Evaluating the Red Belly Blockchain

In this paper, we present the most extensive evaluation of blockchain system to date. To achieve scalability across servers in more than 10 countries located on 4 different continents, we drastically revisited Byzantine fault tolerant blockchains and verification of signatures. The resulting blockchain, called the Red Belly Blockchain (RBBC), commits more than a hundred thousand transactions issued by permissionless nodes. These transactions are grouped into blocks within few seconds through a partially synchronous consensus run by permissioned nodes.
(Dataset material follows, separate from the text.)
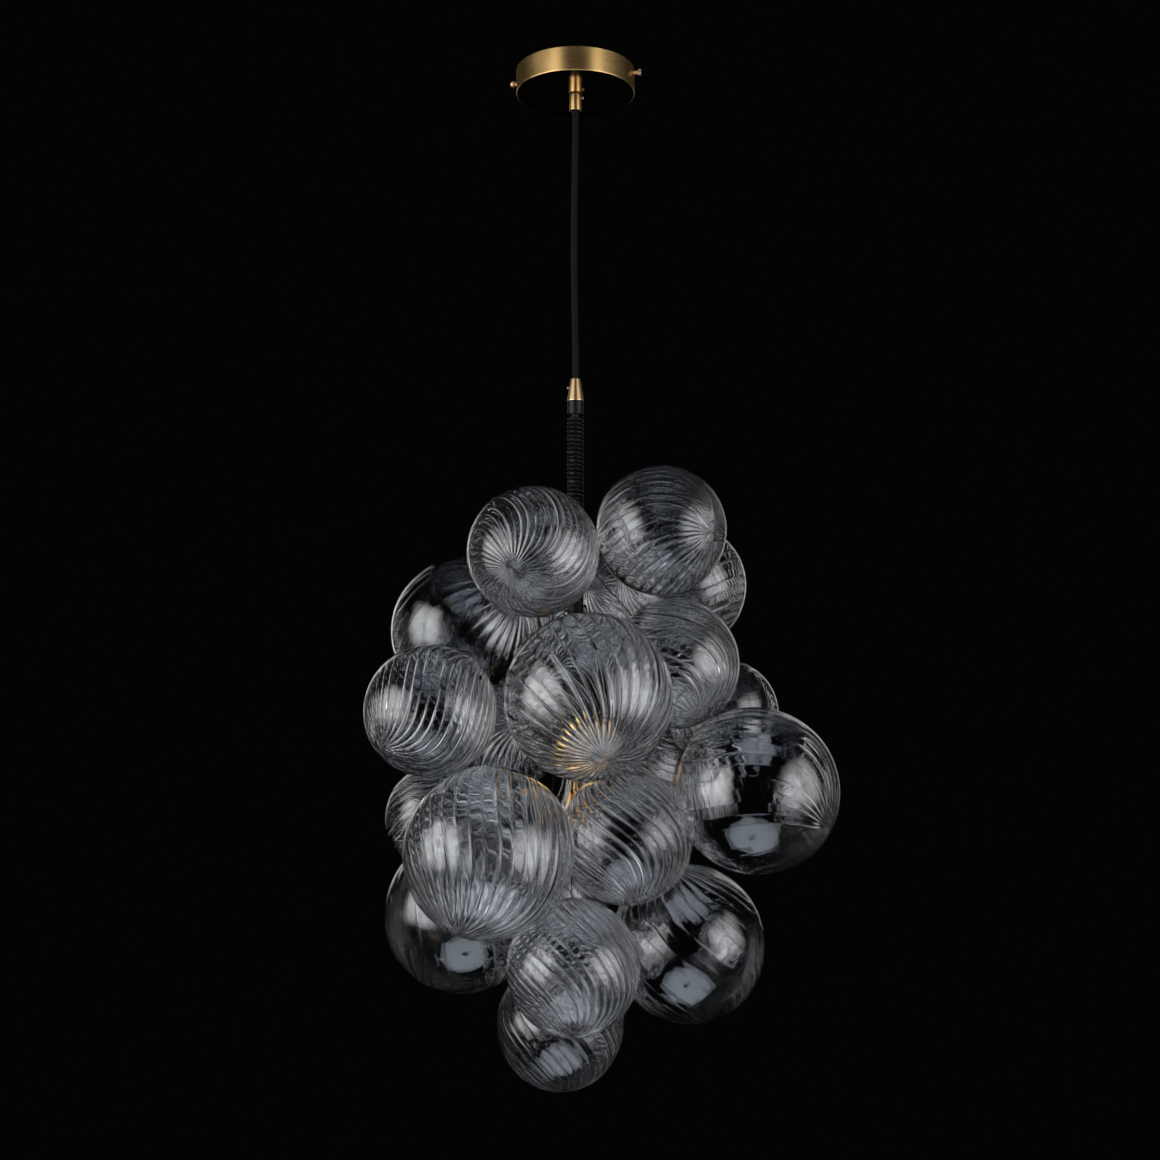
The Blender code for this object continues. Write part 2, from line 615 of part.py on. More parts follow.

It prevents double spending by guaranteeing that a unique block is decided at any given index of the chain in a deterministic way by all participants. We compared the performance of RBBC against traditional Byzantine fault tolerant alternatives and more recent randomized solutions. In the same geo-distributed environment with low-end machines, we noticed two interesting comparisons: (i) the RBBC throughput scales to hundreds of machines whereas the classic 3-step leader-based BFT state machine used by consortium blockchains cannot scale to 40 identically configured nodes; (ii) RBBC guarantees transaction finality in 3 seconds and experiences a third of the latency that randomized-based solutions like HoneyBadgerBFT can offer. This empirical evaluation demonstrates that blockchain scalability can be achieved without sacrificing security.